Market concentration harms new business formation in many ways. For example, when monopolistic firms learn of new entrants, they can engage in loss-leading. Instead of competing on quality or convenience, they use their market power to sell their product below cost to drive out their new competitors.
Similarly, well-established firms in concentrated industries can collude with each other to fix prices and production levels. These anticompetitive actions squeeze enterprising suppliers and prevent them from competing with incumbent firms. Even without collusion, concentrated industries often make it much harder for newcomers to break in by exploiting their purchasing power over suppliers.
Recent years also have seen the emergence of platform monopolies that increasingly suppress new business formation by competing with and exploiting the businesses that use these platforms. For example, Amazon, which provides a marketplace for third-party sellers, not only competes with these sellers on the same platform (not least by exploiting its ability to monitor these sellers’ sales data), but also keeps a 15 to 50 percent cut of each sale its competitors on the platform make.
Platform monopolies like Google and Facebook also suppress competition from smaller businesses and upstarts. As these firms erode the economic foundation of traditional media outlets by appropriating their editorial content and advertising revenues, independent business owners find they must pay a “platform tax” to Google and Facebook to reach potential customers. Currently, Google and Facebook control half of all global advertising revenue.
Throughout the early 20th century, two sets of policies avoided these conditions and sustained open and competitive marketplaces. One type were called “fair trade” laws. The Robinson-Patman Act for instance, prohibited the practice of selling an item below cost to drive a competitor out of business. Another, the Miller-Tydings Act set a floor on how inexpensively big retailers could sell their products. Specifically, the legislation ensured that competition among retailers would involve more than just price discounting.
Strong antitrust enforcement also ensured a competitive economy. Government officials understood that concentrated industries made it harder for new businesses to gain entry to a market. As a result, they banned mergers that would increase the size of incumbents.
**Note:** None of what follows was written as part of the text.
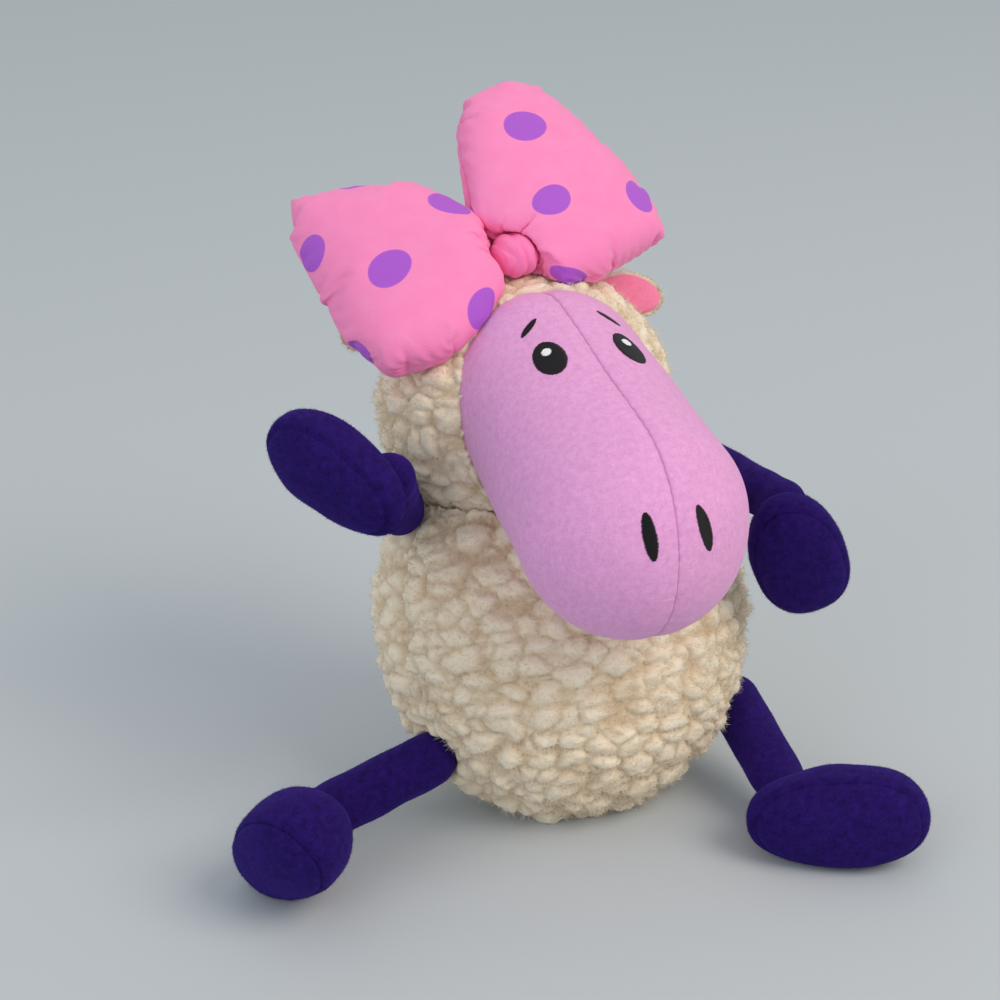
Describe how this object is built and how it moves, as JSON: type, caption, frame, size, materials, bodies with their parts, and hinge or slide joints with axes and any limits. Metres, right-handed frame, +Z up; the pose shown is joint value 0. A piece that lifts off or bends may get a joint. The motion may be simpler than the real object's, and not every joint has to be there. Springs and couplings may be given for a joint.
{
  "type": "stuffed toy sheep",
  "caption": "Seated stuffed toy sheep with a curly fleece body, a long velour muzzle, plush limbs and a big spotted hair bow.",
  "frame": {"origin": "middle of the flat patch that the toy sits on", "axes": "+Z up, -Y the way the sheep faces, +X its own left"},
  "size_m": [0.2091, 0.1721, 0.2196],
  "materials": {
    "cream_fleece": "curly sherpa fleece, matte",
    "lilac_velour": "short velour with a soft sheen",
    "pink_cotton": "plain cotton weave with round purple dots",
    "pink_lining": "smooth plush",
    "indigo_plush": "short-pile plush with a soft sheen",
    "black_thread": "satin-stitch embroidery",
    "white_thread": "satin-stitch embroidery",
    "polyester_fibre": "loose polyester filling"
  },
  "bodies": {
    "body": {"body_stuffing": "polyester_fibre", "body_front_fleece": "cream_fleece", "body_back_fleece": "cream_fleece", "tail_fleece": "cream_fleece"},
    "head": {"head_fleece": "cream_fleece", "head_stuffing": "polyester_fibre", "face_left_panel": "lilac_velour", "face_right_panel": "lilac_velour", "eye_left": "black_thread", "eye_glint_left": "white_thread", "brow_left": "black_thread", "nostril_left": "black_thread", "eye_right": "black_thread", "eye_glint_right": "white_thread", "brow_right": "black_thread", "nostril_right": "black_thread", "bow_knot": "pink_cotton", "bow_left_front_cotton": "pink_cotton", "bow_left_back_cotton": "pink_cotton", "bow_left_stuffing": "polyester_fibre", "bow_right_front_cotton": "pink_cotton", "bow_right_back_cotton": "pink_cotton", "bow_right_stuffing": "polyester_fibre"},
    "ear_left": {"ear_left_fleece": "cream_fleece", "ear_left_lining": "pink_lining"},
    "ear_right": {"ear_right_fleece": "cream_fleece", "ear_right_lining": "pink_lining"},
    "arm_left": {"arm_left_skin": "indigo_plush", "arm_left_stuffing": "polyester_fibre"},
    "hand_left": {"hand_left_upper": "indigo_plush", "hand_left_sole": "indigo_plush", "hand_left_stuffing": "polyester_fibre"},
    "arm_right": {"arm_right_skin": "indigo_plush", "arm_right_stuffing": "polyester_fibre"},
    "hand_right": {"hand_right_upper": "indigo_plush", "hand_right_sole": "indigo_plush", "hand_right_stuffing": "polyester_fibre"},
    "leg_left": {"leg_left_skin": "indigo_plush", "leg_left_stuffing": "polyester_fibre"},
    "foot_left": {"foot_left_upper": "indigo_plush", "foot_left_sole": "indigo_plush", "foot_left_stuffing": "polyester_fibre"},
    "leg_right": {"leg_right_skin": "indigo_plush", "leg_right_stuffing": "polyester_fibre"},
    "foot_right": {"foot_right_upper": "indigo_plush", "foot_right_sole": "indigo_plush", "foot_right_stuffing": "polyester_fibre"}
  },
  "joints": [
    {"name": "neck_nod", "type": "hinge", "parent": "body", "child": "head", "pos_m": [-0.006, 0.03222, 0.1289], "axis": [-1, -0.0087, 0], "range_deg": [0, 22]},
    {"name": "ear_left_swing", "type": "hinge", "parent": "head", "child": "ear_left", "pos_m": [0.02902, 0.05314, 0.15727], "axis": [0.2867, 0.4197, 0.8612], "range_deg": [-12, 20]},
    {"name": "ear_right_swing", "type": "hinge", "parent": "head", "child": "ear_right", "pos_m": [-0.04138, 0.05253, 0.15727], "axis": [0.294, -0.4146, -0.8612], "range_deg": [-12, 20]},
    {"name": "shoulder_left_swing", "type": "hinge", "parent": "body", "child": "arm_left", "pos_m": [0.05427, 0.01855, 0.10382], "axis": [-0.9833, -0.182, 0], "range_deg": [-10, 45]},
    {"name": "wrist_left_bend", "type": "hinge", "parent": "arm_left", "child": "hand_left", "pos_m": [0.06155, -0.02078, 0.10334], "axis": [-0.8583, 0.3867, -0.3374], "range_deg": [-20, 20]},
    {"name": "shoulder_right_swing", "type": "hinge", "parent": "body", "child": "arm_right", "pos_m": [-0.05427, 0.01855, 0.10382], "axis": [-0.9333, 0.3591, 0], "range_deg": [-40, 15]},
    {"name": "wrist_right_bend", "type": "hinge", "parent": "arm_right", "child": "hand_right", "pos_m": [-0.06583, -0.01148, 0.12758], "axis": [0.1527, -0.5539, 0.8185], "range_deg": [-20, 20]},
    {"name": "hip_left_lift", "type": "hinge", "parent": "body", "child": "leg_left", "pos_m": [0.0545, -0.00582, 0.02645], "axis": [-0.9997, 0.0252, 0], "range_deg": [-15, 25]},
    {"name": "ankle_left_bend", "type": "hinge", "parent": "leg_left", "child": "foot_left", "pos_m": [0.0534, -0.04965, 0.01253], "axis": [0.057, -0.1194, -0.9912], "range_deg": [-20, 20]},
    {"name": "hip_right_lift", "type": "hinge", "parent": "body", "child": "leg_right", "pos_m": [-0.0545, -0.00582, 0.02645], "axis": [-0.169, 0.9856, 0], "range_deg": [-15, 25]},
    {"name": "ankle_right_bend", "type": "hinge", "parent": "leg_right", "child": "foot_right", "pos_m": [-0.09878, -0.01341, 0.01653], "axis": [0.5747, -0.4618, -0.6756], "range_deg": [-20, 20]}
  ]
}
However, by the mid-1970s, a bipartisan group of politicians worked to repeal these policies. The Consumer Goods Pricing Act of 1975 overturned the Miller-Tydings Act of 1937, and led to the end of most “fair trade” laws. In the early 1980s, the Reagan Administration’s Justice Department stopped enforcing the Robinson-Patman Act and re-wrote The Department of Justice’s Merger Guidelines. These changes drove consolidation among retailers, giving them tremendous power over their independent suppliers.
The effects on small business and entrepreneurship have been devastating. According to the Institute for Local Self-Reliance, between 1997 and 2012, “the number of small manufacturers fell by more 70,000, local retailers saw their ranks diminish by 108,000, and the number of community banks and credit unions dropped by half, from about 26,000 to 13,000.” During this entrepreneurial slide, the share of businesses more than 16 years old grew by 12 percent, and the share of the workforce employed in those firms rose 11 percent, to 73 percent. These effects have been particularly troubling for minority communities. The per capita number of black employers, for instance, declined by 12 percent between 1997 and 2014.
Going forward, it’s important to enforce our anti-monopoly laws and update them in the era of platform companies. Doing so will sustain the entrepreneurial energy that has secured America’s political and economic freedoms.